### MATERIAL
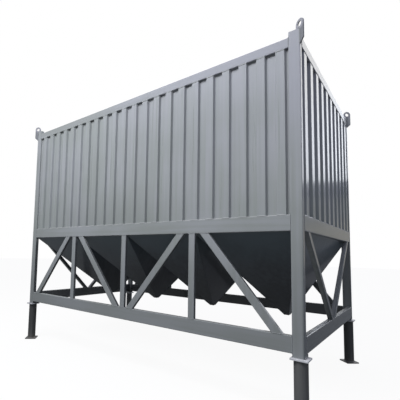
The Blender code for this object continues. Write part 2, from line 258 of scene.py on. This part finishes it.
def coat(name, values, clear=0.0, extra=None):
    """A paint that takes its colour, gloss and grain from the sprayed coat, under a share of clear lacquer.

    extra may change the colour before it reaches the shader: it is given the tree, the place and the colour.
    """
    made = bpy.data.materials.new(name)
    made.use_nodes = True
    tree = made.node_tree
    shader = tree.nodes["Principled BSDF"]
    group = add_node(tree, "ShaderNodeGroup", node_tree=sprayed)
    for key, value in values.items():
        group.inputs[key].default_value = value
    colour = group.outputs["Colour"]
    if extra:
        colour = extra(tree, add_node(tree, "ShaderNodeTexCoord").outputs["Object"], colour)
    tree.links.new(colour, shader.inputs["Base Color"])
    tree.links.new(group.outputs["Roughness"], shader.inputs["Roughness"])
    bumps = {"Height": group.outputs["Height"], "Strength": 1.0, "Distance": 1.0}
    tree.links.new(add_node(tree, "ShaderNodeBump", bumps).outputs["Normal"], shader.inputs["Normal"])
    shader.inputs["Coat Weight"].default_value = clear
    shader.inputs["Coat Roughness"].default_value = 0.09
    return made


def mud_line(tree, place, colour):
    """Dried splashes that thin out over the lowest 200 mm."""
    ragged = number(tree, "MULTIPLY_ADD", noise(tree, place, 34.0, 3.0), 0.22, axes(tree, place)["Z"])
    return mixed(tree, product(tree, falling(tree, ragged, 0.08, 0.26), 0.55), colour, MUD)


leg_values = {"Dark": CHARCOAL_DARK, "Light": CHARCOAL_LIGHT, "Dust Share": 0.25, "Gloss": 0.42}
leg_coat = coat("leg_charcoal", leg_values, extra=mud_line)
head_coat = coat("leg_head_grey", {"Dark": HEAD_DARK, "Light": HEAD_LIGHT, "Dust Share": 0.2, "Gloss": 0.4})
leg_coats = [leg_coat, head_coat]
low, high = LEG_PLATE, LEG_TOP - LEG_PLATE
tube_profile = [
    (LEG_END_RADIUS, low, 0),
    *[(radius, low + off, 1) for radius, off in FILLET],
    *[(LEG_RADIUS, z, 0) for z in np.linspace(low + FILLET_CLEAR, high - FILLET_CLEAR, TUBE_RINGS)],
    *[(radius, high - off, 1) for radius, off in reversed(FILLET)],
    (LEG_END_RADIUS, high, 0),
]
for side, sy in SIDES.items():
    for end, sx in ENDS.items():
        x, y = sx * LEG_HALF_X, sy * LEG_HALF_Y
        points, faces, came_from = together([
            turned(tube_profile, x, y, LEG_POINTS, FILLET_RIPPLES, FILLET_RIPPLE),
            square_plate(x, y, FOOT_SIDE, pi / 4, 0.0, LEG_PLATE),
            square_plate(x, y, HEAD_SIDE, 0.0, LEG_TOP - LEG_PLATE, LEG_TOP),
        ])
        leg = shell(f"leg_{side}_{end}_dressed", points, faces, leg_coats, came_from == 2)
        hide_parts(f"leg_{side}_{end}")


# Frame. Corner posts and the rails at three heights are rolled hollow sections, butted together, welded all
# round and sprayed blue-grey as one. The welds are left as run, with their ripples under the coat.
FRAME_DARK, FRAME_LIGHT = (0.230, 0.243, 0.238, 1.0), (0.276, 0.286, 0.300, 1.0)
# painted light: a lilac tint standing in for the bluish sky light on the upper right
PAINTED_SKY_TINT = (0.266, 0.265, 0.316, 1.0)
# painted shade with road dirt: the frame is darker downwards, darkest on the right end's outer faces
LOW_DIRT_AND_SHADE, RIGHT_END_DIRT_AND_SHADE = (0.140, 0.149, 0.144, 1.0), (0.082, 0.092, 0.098, 1.0)
# painted shade, laid on the inner faces that lie in the hoppers' shadow
HOPPER_SHADE = (0.030, 0.031, 0.035, 1.0)
GRAIN_UP, GRAIN_LONG, GRAIN_ACROSS = (1.0, 1.0, 0.03), (0.03, 1.0, 1.0), (1.0, 0.03, 1.0)
BEAD_SIDES = 7
BEAD_SWELLS = 97, 31  # waves in a bead's width, in radians to the metre
BEAD_SHIFT = 3.7  # how much further along its ripples each bead starts
FRAME_BEAD = 0.0028  # radius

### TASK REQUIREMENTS
Take the lines above and print them exactly.

### PROBLEM SOLUTION
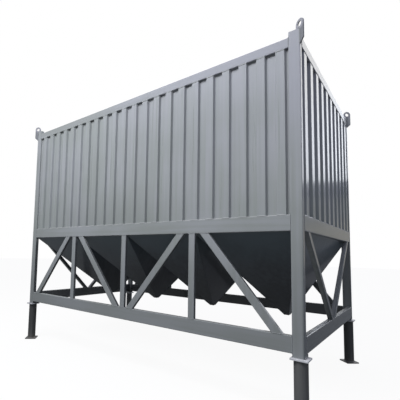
The Blender code for this object continues. Write part 2, from line 258 of scene.py on. This part finishes it.
def coat(name, values, clear=0.0, extra=None):
    """A paint that takes its colour, gloss and grain from the sprayed coat, under a share of clear lacquer.

    extra may change the colour before it reaches the shader: it is given the tree, the place and the colour.
    """
    made = bpy.data.materials.new(name)
    made.use_nodes = True
    tree = made.node_tree
    shader = tree.nodes["Principled BSDF"]
    group = add_node(tree, "ShaderNodeGroup", node_tree=sprayed)
    for key, value in values.items():
        group.inputs[key].default_value = value
    colour = group.outputs["Colour"]
    if extra:
        colour = extra(tree, add_node(tree, "ShaderNodeTexCoord").outputs["Object"], colour)
    tree.links.new(colour, shader.inputs["Base Color"])
    tree.links.new(group.outputs["Roughness"], shader.inputs["Roughness"])
    bumps = {"Height": group.outputs["Height"], "Strength": 1.0, "Distance": 1.0}
    tree.links.new(add_node(tree, "ShaderNodeBump", bumps).outputs["Normal"], shader.inputs["Normal"])
    shader.inputs["Coat Weight"].default_value = clear
    shader.inputs["Coat Roughness"].default_value = 0.09
    return made


def mud_line(tree, place, colour):
    """Dried splashes that thin out over the lowest 200 mm."""
    ragged = number(tree, "MULTIPLY_ADD", noise(tree, place, 34.0, 3.0), 0.22, axes(tree, place)["Z"])
    return mixed(tree, product(tree, falling(tree, ragged, 0.08, 0.26), 0.55), colour, MUD)


leg_values = {"Dark": CHARCOAL_DARK, "Light": CHARCOAL_LIGHT, "Dust Share": 0.25, "Gloss": 0.42}
leg_coat = coat("leg_charcoal", leg_values, extra=mud_line)
head_coat = coat("leg_head_grey", {"Dark": HEAD_DARK, "Light": HEAD_LIGHT, "Dust Share": 0.2, "Gloss": 0.4})
leg_coats = [leg_coat, head_coat]
low, high = LEG_PLATE, LEG_TOP - LEG_PLATE
tube_profile = [
    (LEG_END_RADIUS, low, 0),
    *[(radius, low + off, 1) for radius, off in FILLET],
    *[(LEG_RADIUS, z, 0) for z in np.linspace(low + FILLET_CLEAR, high - FILLET_CLEAR, TUBE_RINGS)],
    *[(radius, high - off, 1) for radius, off in reversed(FILLET)],
    (LEG_END_RADIUS, high, 0),
]
for side, sy in SIDES.items():
    for end, sx in ENDS.items():
        x, y = sx * LEG_HALF_X, sy * LEG_HALF_Y
        points, faces, came_from = together([
            turned(tube_profile, x, y, LEG_POINTS, FILLET_RIPPLES, FILLET_RIPPLE),
            square_plate(x, y, FOOT_SIDE, pi / 4, 0.0, LEG_PLATE),
            square_plate(x, y, HEAD_SIDE, 0.0, LEG_TOP - LEG_PLATE, LEG_TOP),
        ])
        leg = shell(f"leg_{side}_{end}_dressed", points, faces, leg_coats, came_from == 2)
        hide_parts(f"leg_{side}_{end}")


# Frame. Corner posts and the rails at three heights are rolled hollow sections, butted together, welded all
# round and sprayed blue-grey as one. The welds are left as run, with their ripples under the coat.
FRAME_DARK, FRAME_LIGHT = (0.230, 0.243, 0.238, 1.0), (0.276, 0.286, 0.300, 1.0)
# painted light: a lilac tint standing in for the bluish sky light on the upper right
PAINTED_SKY_TINT = (0.266, 0.265, 0.316, 1.0)
# painted shade with road dirt: the frame is darker downwards, darkest on the right end's outer faces
LOW_DIRT_AND_SHADE, RIGHT_END_DIRT_AND_SHADE = (0.140, 0.149, 0.144, 1.0), (0.082, 0.092, 0.098, 1.0)
# painted shade, laid on the inner faces that lie in the hoppers' shadow
HOPPER_SHADE = (0.030, 0.031, 0.035, 1.0)
GRAIN_UP, GRAIN_LONG, GRAIN_ACROSS = (1.0, 1.0, 0.03), (0.03, 1.0, 1.0), (1.0, 0.03, 1.0)
BEAD_SIDES = 7
BEAD_SWELLS = 97, 31  # waves in a bead's width, in radians to the metre
BEAD_SHIFT = 3.7  # how much further along its ripples each bead starts
FRAME_BEAD = 0.0028  # radius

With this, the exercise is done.